Recommendation 9. The CAA must use its chairmanship
of the Offshore Helicopter Safety Action Group to lead the standardisation
of customer requirements for helicopter operators. This is as
an opportunity for the CAA to demonstrate its ability and willingness
to stand up and lead industry in reducing risk during helicopter
operations. (Paragraph 48).
We reported on this area in our February review,
stating that market-related issues lay outside the remit of
the regulator, but we recommended that helicopter operators "identify
a set of 'best practice' standard procedures and engage with
their customers to agree how these may be incorporated into contractual
requirements." (Recommendation 11). It was anticipated
that this work should be completed by Q112015. We also recognised
the burden that customer audits potentially have on helicopter
operators and recommended that the oil and gas industry "review
its audit and inspection practices to harmonise and pool audit
schemes to reduce the impact on helicopter operators following
the principles described in the Oil & Gas UK Guidelines for
the Management of Aviation Operations. (Recommendation 10).

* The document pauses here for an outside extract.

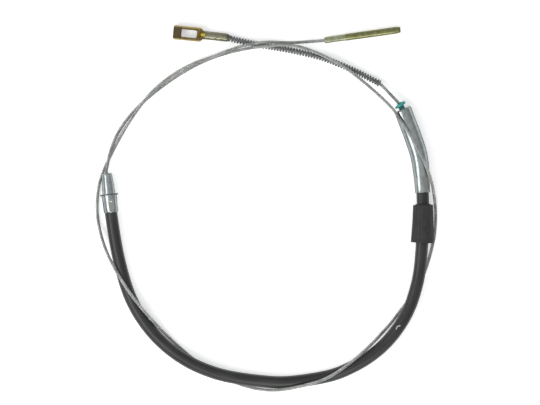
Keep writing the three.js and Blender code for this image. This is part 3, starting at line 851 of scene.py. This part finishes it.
def makeSpring():
    count = spring["turns"] * spring["steps"]
    t = np.linspace(0, 1, count + 1)
    last = spring["turns"]
    turns = t * last
    # the last coil at each end is closed
    tight, wide, shut = spring["closedPitch"], spring["openPitch"], spring["closedTurns"]
    pitch = np.interp(turns, [0, shut, 1.4, last - 1.4, last - shut, last],
                      [tight, tight, wide, wide, tight, tight])
    z = np.concatenate([[0], np.cumsum((pitch[1:] + pitch[:-1]) / 2)])
    z = z / z[-1] * spring["length"]
    mean = (spring["diameter"] - spring["wire"]) / 2
    angle = turns * 2 * math.pi
    centre = np.stack([mean * np.cos(angle), mean * np.sin(angle), z], 1)
    outward = np.stack([np.cos(angle), np.sin(angle), 0 * z], 1)
    head = np.gradient(centre, axis=0)
    head /= np.linalg.norm(head, axis=1)[:, None]
    third = np.cross(head, outward)
    around = np.arange(spring["sides"]) * 2 * math.pi / spring["sides"]
    wire = spring["wire"] / 2
    points = (centre[:, None] + outward[:, None] * (wire * np.cos(around))[None, :, None]
              + third[:, None] * (wire * np.sin(around))[None, :, None])
    faces = tubeFaces(count + 1, spring["sides"])
    return makePiece("wound_return_spring", points.reshape(-1, 3), faces, spring["station"],
                     springSteel, sharp=60)


returnSpring = makeSpring()
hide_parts("return_spring")
print("spring made")


eye = {
    "station": 1713.1, "loop": 20.5, "width": 10.6, "thickness": 6, "corner": 1.3,
    "slotLength": 11.5, "slotWidth": 5.7, "endWeb": 6.2, "neck": 2.2, "shoulder": 0.4,
    "shank": 21, "shankDiameter": 6.2, "mouth": 5.6, "mouthTaper": 2.2,
    "windowLength": 3.6, "windowWidth": 2.3, "windowDepth": 1.3, "voxel": 0.17,
    "pressMarks": (6.5, 11.5), "pressDepth": 0.22, "socket": 2.5,
}


def outlineOf(corners, count):
    # a closed outline of (x, y, rounding) corners, with points at even steps
    points = np.array(softened(corners, arc=8))
    loop = np.vstack([points, points[:1]])
    steps = np.concatenate([[0], np.cumsum(np.linalg.norm(np.diff(loop, axis=0), axis=1))])
    spots = np.linspace(0, steps[-1], count, endpoint=False)
    return np.stack([np.interp(spots, steps, loop[:, k]) for k in range(2)], 1)


def slabOf(outer, thickness):
    # a flat solid of that outline, x across and z along, as thick as y
    n = len(outer)
    points = [(x, side * thickness / 2, z) for side in (1, -1) for x, z in outer]
    faces = [tuple(range(n)), tuple(range(2 * n - 1, n - 1, -1))]
    faces += [(k, k + n, (k + 1) % n + n, (k + 1) % n) for k in range(n)]
    return points, faces


def meshObject(name, points, faces):
    made = bpy.data.objects.new(name, makeMesh(name, points, faces))
    bpy.context.scene.collection.objects.link(made)
    return made


def makeEye():
    half, neck = eye["width"] / 2, eye["shankDiameter"] / 2
    start, end = eye["shank"], eye["shank"] + eye["loop"]
    body = meshObject("eyeBody", *slabOf(outlineOf([
        (-neck, start - eye["neck"], 1.5), (neck, start - eye["neck"], 1.5),
        (half, start, eye["shoulder"]), (half, end, eye["corner"]),
        (-half, end, eye["corner"]), (-half, start, eye["shoulder"])], 120), eye["thickness"]))
    slotEnd = end - eye["endWeb"]
    slotHalf = eye["slotWidth"] / 2
    slotStart = slotEnd - eye["slotLength"]
    slot = meshObject("eyeSlot", *slabOf(outlineOf([
        (-slotHalf, slotStart, 0.9), (slotHalf, slotStart, 0.9), (slotHalf, slotEnd, 0.6),
        (-slotHalf, slotEnd, 0.6)], 80), eye["thickness"] * 2))
    shank = meshObject("eyeShank", *revolve(ringed(softened([
        (1.5, 0, 0), (eye["mouth"] / 2, 0, 0.4), (neck, eye["mouthTaper"], 0.6), (neck, start + 1, 0)],
        closed=False), 1, closed=False), 48, closed=False))
    cut = body.modifiers.new("slot", "BOOLEAN")
    cut.operation, cut.object, cut.solver = "DIFFERENCE", slot, "EXACT"
    join = body.modifiers.new("shank", "BOOLEAN")
    join.operation, join.object, join.solver = "UNION", shank, "EXACT"
    fine = body.modifiers.new("fine", "REMESH")
    fine.mode, fine.voxel_size = "VOXEL", eye["voxel"]
    soft = body.modifiers.new("soft", "SMOOTH")
    soft.factor, soft.iterations = 0.5, 4
    bpy.context.view_layer.update()
    shaped = body.evaluated_get(bpy.context.evaluated_depsgraph_get())
    solid = bpy.data.meshes.new_from_object(shaped)
    points = np.zeros(len(solid.vertices) * 3)
    solid.vertices.foreach_get("co", points)
    points = points.reshape(-1, 3)
    faces = [tuple(f.vertices) for f in solid.polygons]
    for thing in (body, slot, shank):
        bpy.data.objects.remove(thing)
    x, y, z = points.T
    # a recess on top, where the shank was pressed through, and the hole that the rope goes into
    side, foot = eye["windowWidth"] / 2, start - eye["windowLength"]
    inWindow = ((1 - smoothStep(side - 0.15, side + 0.2, np.abs(x)))
                * smoothStep(foot - 0.2, foot + 0.3, z)
                * (1 - smoothStep(start - 0.3, start + 0.2, z)) * (y > 1))
    y -= eye["windowDepth"] * inWindow
    inSocket = 1 - smoothStep(1.25, 1.55, np.hypot(x, y))
    z += eye["socket"] * inSocket * (z < 0.3)
    # two shallow press marks across the shank
    for middle in eye["pressMarks"]:
        dent = np.exp(-((z - middle) / 1.3) ** 2) * eye["pressDepth"]
        y -= np.sign(y) * dent * smoothStep(1.2, 2.6, np.abs(y)) * (np.abs(x) < neck + 0.1)
    return makePiece("slotted_eye", np.stack([x, y, z], 1), faces, eye["station"], eyeChromate,
                     sharp=60, extra={"recess": inWindow})


slottedEye = makeEye()
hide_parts("eye_end")
print("eye", len(slottedEye.data.polygons), "faces")


def makeFloor():
    # lies just under the part; its glow reaches only the camera and reflections
    reach, drop = 6, 0.0001
    corners = [(-reach, -reach, 0), (reach, -reach, 0), (reach, reach, 0), (-reach, reach, 0)]
    mesh = bpy.data.meshes.new("floor")
    mesh.from_pydata(corners, [], [(0, 1, 2, 3)])
    floor = bpy.data.objects.new("floor", mesh)
    bpy.context.scene.collection.objects.link(floor)
    floor.location.z = -drop
    f = Finish("paleFloor", Metallic=0.0, Roughness=0.9, Specular_IOR_Level=0.0,
               Emission_Strength=1.0)
    f.colour((*studio["floorColour"], 1))
    camera, glossy = (f.add("ShaderNodeLightPath", output=f"Is {ray} Ray")
                      for ray in ("Camera", "Glossy"))
    glow = (*[studio["floorGlow"]] * 3, 1)
    f.feed(f.shader.inputs["Emission Color"], f.mix(camera + glossy, (0, 0, 0, 1), glow))
    mesh.materials.append(f.material)


def makeSky():
    world = bpy.data.worlds.new("studio")
    bpy.context.scene.world = world
    world.use_nodes = True
    sky = Nodes(world.node_tree)
    height = sky.axisParts(sky.add("ShaderNodeTexCoord", output="Generated"))[2]
    stops = ((0.0, (*studio["skyLow"], 1)), (1.0, (*studio["skyHigh"], 1)))
    ramp = sky.add("ShaderNodeValToRGB", {"stops": stops}, {0: height})
    sky.feed(sky.tree.nodes["Background"].inputs["Color"], ramp)


def makeLamp(name, place, size, energy):
    lamp = bpy.data.objects.new(name, bpy.data.lights.new(name, "AREA"))
    bpy.context.scene.collection.objects.link(lamp)
    lamp.data.shape = "RECTANGLE"
    lamp.data.size, lamp.data.size_y = size
    lamp.data.energy = energy
    lamp.location = place
    lamp.rotation_mode = "QUATERNION"
    lamp.rotation_quaternion = (-Vector(place)).to_track_quat("-Z", "Y")


makeFloor()
makeSky()
for lampName, lampLook in studio["lamps"].items():
    makeLamp(lampName, **lampLook)
print("studio made")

It is expected that this work will be completed by 0112015.
In both areas, progress is being made. In the first
(contractual standards), the helicopter operators' own Joint Operators'
Review (JOR) has engaged with the oil and gas industry to identify
where differences need action. We are actively engaged with
this work -directly with the JOR and through the Offshore Helicopter
Safety Action Group (OHSAG). The issue has been accepted by the
UK and the wider global oil and gas industry, and was discussed
at the international Oil and Gas Producers' organisation's Aviation
Safety Committee on 07 August. The parties are addressing the
audit burden issue together through the same mechanisms.
We will appoint an independent expert to separately
monitor the safety-related aspects of this collaborative work.
If, in our opinion, adequate progress is not being made, we
will consider how improvements can be made using regulatory powers.